As of the end of March, Megaport had 206 datacentres: 54 in the Asia-Pacific region, after adding two new sites in Brisbane and Perth during the quarter; 91 in the Americas, after adding 15 sites in New York, San Francisco, Boston, Austin, Sacramento, Philadelphia, St Louis, Phoenix, and Columbus; and 61 in Europe, after adding four sites in London, Amsterdam, and Stockholm, as well as a cloud on-ramp with Salesforce in Frankfurt.

Megaport had 106 total connected cloud on-ramps globally by the end of the quarter, having added four during the period. It now has 951 customers, after adding 91; 2,520 ports, after adding 261; and 5,731 services, after adding 690 during the quarter.

"Megaport's ongoing expansion into new datacentres in markets like Austin, Sacramento, and St Louis enable us to support enterprises in locations that have been underserved by direct connectivity to public cloud services," English added.

Megaport spent AU$116,000 on R&D during the March quarter, which it is estimating will rise to AU$127,000 next quarter.

Vincent added that Megaport saw "significant interest" in its recent share placement and share purchase plan, announced last month in an attempt to raise AU$60 million in order to "deliver connectivity to a broader customer base outside of the current footprint".

The equity will be used to bolster its Megaport Cloud Router (MCR) service, the company said at the time, as well as for upgrading network capacity, accelerating expansion into new markets and locations, and funding costs across staff, marketing, and operations.

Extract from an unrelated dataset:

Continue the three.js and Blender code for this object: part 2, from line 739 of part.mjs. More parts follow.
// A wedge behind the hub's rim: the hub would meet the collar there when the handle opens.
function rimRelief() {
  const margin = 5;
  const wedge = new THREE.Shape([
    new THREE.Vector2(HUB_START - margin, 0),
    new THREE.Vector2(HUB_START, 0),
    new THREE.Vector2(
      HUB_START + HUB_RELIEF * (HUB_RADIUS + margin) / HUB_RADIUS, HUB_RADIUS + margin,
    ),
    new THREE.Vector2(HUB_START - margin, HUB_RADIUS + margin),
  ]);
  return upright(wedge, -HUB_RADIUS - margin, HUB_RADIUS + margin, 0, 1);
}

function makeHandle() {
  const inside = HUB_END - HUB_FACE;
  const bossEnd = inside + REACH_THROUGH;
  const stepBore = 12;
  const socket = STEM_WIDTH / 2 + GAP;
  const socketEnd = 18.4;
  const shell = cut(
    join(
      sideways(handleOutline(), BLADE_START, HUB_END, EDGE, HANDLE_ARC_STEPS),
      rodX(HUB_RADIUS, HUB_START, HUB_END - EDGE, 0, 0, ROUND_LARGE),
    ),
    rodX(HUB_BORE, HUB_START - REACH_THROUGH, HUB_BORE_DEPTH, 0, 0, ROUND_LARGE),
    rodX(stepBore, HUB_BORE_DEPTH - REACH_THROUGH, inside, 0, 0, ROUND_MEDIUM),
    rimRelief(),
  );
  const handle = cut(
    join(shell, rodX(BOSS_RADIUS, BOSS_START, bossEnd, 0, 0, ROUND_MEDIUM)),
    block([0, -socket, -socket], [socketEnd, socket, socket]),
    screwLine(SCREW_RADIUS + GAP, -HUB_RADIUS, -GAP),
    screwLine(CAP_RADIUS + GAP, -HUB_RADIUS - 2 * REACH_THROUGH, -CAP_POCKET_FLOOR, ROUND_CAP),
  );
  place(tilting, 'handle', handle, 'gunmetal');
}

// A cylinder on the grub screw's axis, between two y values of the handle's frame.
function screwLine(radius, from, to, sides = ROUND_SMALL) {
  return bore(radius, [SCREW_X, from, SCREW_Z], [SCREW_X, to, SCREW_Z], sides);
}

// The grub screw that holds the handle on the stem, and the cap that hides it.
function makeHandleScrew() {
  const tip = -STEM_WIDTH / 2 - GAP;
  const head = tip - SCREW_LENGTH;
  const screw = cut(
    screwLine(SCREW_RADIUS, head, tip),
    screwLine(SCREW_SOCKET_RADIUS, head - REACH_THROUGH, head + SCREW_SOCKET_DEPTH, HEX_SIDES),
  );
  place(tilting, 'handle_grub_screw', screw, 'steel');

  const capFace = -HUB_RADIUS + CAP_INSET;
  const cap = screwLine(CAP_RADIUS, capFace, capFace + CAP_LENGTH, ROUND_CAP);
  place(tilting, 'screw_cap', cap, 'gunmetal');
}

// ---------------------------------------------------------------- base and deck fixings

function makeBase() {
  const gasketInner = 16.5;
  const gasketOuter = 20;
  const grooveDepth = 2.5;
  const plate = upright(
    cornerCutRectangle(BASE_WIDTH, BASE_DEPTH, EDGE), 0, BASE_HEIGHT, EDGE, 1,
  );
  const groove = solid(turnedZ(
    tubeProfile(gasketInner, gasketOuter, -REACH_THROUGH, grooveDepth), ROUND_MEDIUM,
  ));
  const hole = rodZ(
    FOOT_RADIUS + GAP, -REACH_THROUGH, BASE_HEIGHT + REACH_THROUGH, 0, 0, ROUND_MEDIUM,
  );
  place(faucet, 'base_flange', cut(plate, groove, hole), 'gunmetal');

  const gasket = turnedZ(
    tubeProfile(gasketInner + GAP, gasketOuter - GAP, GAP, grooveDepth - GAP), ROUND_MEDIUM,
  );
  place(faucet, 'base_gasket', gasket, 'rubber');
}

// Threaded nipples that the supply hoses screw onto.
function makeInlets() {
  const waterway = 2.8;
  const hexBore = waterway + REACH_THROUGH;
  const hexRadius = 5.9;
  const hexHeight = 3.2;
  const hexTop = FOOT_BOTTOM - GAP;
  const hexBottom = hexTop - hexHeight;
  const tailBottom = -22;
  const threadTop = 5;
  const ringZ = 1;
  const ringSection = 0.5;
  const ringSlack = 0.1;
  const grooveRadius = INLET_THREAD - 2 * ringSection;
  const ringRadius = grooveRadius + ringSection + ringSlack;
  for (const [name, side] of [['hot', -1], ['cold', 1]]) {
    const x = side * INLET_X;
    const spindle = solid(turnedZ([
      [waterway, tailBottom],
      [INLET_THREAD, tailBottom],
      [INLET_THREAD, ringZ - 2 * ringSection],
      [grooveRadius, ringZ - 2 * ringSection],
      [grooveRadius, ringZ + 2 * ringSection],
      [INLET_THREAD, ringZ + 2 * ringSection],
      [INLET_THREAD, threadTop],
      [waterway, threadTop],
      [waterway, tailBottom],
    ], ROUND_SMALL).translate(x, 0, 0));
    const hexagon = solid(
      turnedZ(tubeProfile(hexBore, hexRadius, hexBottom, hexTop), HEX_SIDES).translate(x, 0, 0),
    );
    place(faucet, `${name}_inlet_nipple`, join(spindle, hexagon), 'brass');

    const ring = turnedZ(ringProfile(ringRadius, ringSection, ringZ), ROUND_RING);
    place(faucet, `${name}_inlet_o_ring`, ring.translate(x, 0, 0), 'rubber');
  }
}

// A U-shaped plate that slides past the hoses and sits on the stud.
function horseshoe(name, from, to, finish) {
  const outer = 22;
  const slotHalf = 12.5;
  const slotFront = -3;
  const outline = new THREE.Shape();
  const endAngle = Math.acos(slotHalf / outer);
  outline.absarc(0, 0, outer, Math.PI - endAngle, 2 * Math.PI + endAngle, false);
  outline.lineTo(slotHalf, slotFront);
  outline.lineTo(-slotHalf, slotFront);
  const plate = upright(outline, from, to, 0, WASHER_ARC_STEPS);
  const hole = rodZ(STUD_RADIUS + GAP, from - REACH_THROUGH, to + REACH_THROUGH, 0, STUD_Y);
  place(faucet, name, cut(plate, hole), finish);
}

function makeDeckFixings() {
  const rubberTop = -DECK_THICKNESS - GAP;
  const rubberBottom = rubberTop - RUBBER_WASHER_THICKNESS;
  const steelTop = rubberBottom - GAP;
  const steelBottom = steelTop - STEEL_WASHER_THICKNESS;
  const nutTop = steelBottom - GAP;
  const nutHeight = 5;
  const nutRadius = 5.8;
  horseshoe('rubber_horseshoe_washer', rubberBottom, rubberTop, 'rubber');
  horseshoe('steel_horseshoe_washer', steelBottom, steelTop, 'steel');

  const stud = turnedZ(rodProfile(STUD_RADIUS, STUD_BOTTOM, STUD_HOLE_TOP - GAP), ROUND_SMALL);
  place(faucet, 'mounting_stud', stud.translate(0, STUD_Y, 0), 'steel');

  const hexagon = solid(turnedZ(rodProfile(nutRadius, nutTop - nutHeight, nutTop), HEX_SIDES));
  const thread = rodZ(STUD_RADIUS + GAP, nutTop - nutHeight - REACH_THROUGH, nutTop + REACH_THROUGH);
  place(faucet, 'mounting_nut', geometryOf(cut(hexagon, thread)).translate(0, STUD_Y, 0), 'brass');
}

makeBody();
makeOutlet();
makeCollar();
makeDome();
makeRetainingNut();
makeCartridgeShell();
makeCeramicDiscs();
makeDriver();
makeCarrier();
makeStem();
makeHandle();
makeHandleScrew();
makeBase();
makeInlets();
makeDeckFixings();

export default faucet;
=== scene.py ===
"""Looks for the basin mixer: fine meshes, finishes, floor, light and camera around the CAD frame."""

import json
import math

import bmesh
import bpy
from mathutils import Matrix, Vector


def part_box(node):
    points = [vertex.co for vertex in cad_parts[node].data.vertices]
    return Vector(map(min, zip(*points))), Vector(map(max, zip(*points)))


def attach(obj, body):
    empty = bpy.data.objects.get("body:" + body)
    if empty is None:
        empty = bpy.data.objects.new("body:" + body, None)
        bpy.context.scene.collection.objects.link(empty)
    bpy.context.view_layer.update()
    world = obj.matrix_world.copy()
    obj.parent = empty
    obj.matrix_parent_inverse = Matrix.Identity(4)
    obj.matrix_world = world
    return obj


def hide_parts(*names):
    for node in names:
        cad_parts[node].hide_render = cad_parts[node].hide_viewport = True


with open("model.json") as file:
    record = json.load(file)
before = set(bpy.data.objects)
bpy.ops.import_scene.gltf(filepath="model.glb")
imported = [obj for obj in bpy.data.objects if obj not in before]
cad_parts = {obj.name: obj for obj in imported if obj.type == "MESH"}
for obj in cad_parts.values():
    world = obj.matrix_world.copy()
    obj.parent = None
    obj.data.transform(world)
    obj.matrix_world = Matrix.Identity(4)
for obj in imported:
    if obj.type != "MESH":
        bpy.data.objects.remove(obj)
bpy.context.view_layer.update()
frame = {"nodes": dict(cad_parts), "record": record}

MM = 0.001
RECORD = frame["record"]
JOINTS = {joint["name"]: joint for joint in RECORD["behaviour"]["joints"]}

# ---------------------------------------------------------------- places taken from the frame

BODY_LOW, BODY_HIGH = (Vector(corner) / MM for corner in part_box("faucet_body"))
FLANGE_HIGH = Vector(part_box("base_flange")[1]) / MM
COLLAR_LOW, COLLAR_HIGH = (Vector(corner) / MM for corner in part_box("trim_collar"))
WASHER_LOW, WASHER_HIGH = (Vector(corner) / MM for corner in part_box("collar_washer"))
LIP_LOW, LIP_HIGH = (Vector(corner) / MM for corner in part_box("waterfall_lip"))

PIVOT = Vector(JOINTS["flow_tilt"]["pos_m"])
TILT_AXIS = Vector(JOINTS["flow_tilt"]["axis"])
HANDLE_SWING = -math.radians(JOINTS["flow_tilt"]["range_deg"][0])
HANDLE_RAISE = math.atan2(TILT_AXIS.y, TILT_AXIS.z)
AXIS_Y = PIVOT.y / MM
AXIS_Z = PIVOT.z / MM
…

Megaport's virtual cloud router was launched in January, with the company at the time saying the product removes the need for customers to own or manage physical infrastructure and routers or have a datacentre presence.

Megaport earlier this week also announced support for Google's Cloud Partner Interconnect.

"Scalable connectivity to Google Cloud Platform ensures that cloud-enabled applications perform to meet mission-critical business requirements," English said on Wednesday.

"Google Cloud brings tremendous value to the Megaport Ecosystem and empowers our customers to address a wide variety of business needs. We have been working with Google Cloud since our inception and we are excited to grow and evolve our integration to ensure the next generation of business growth."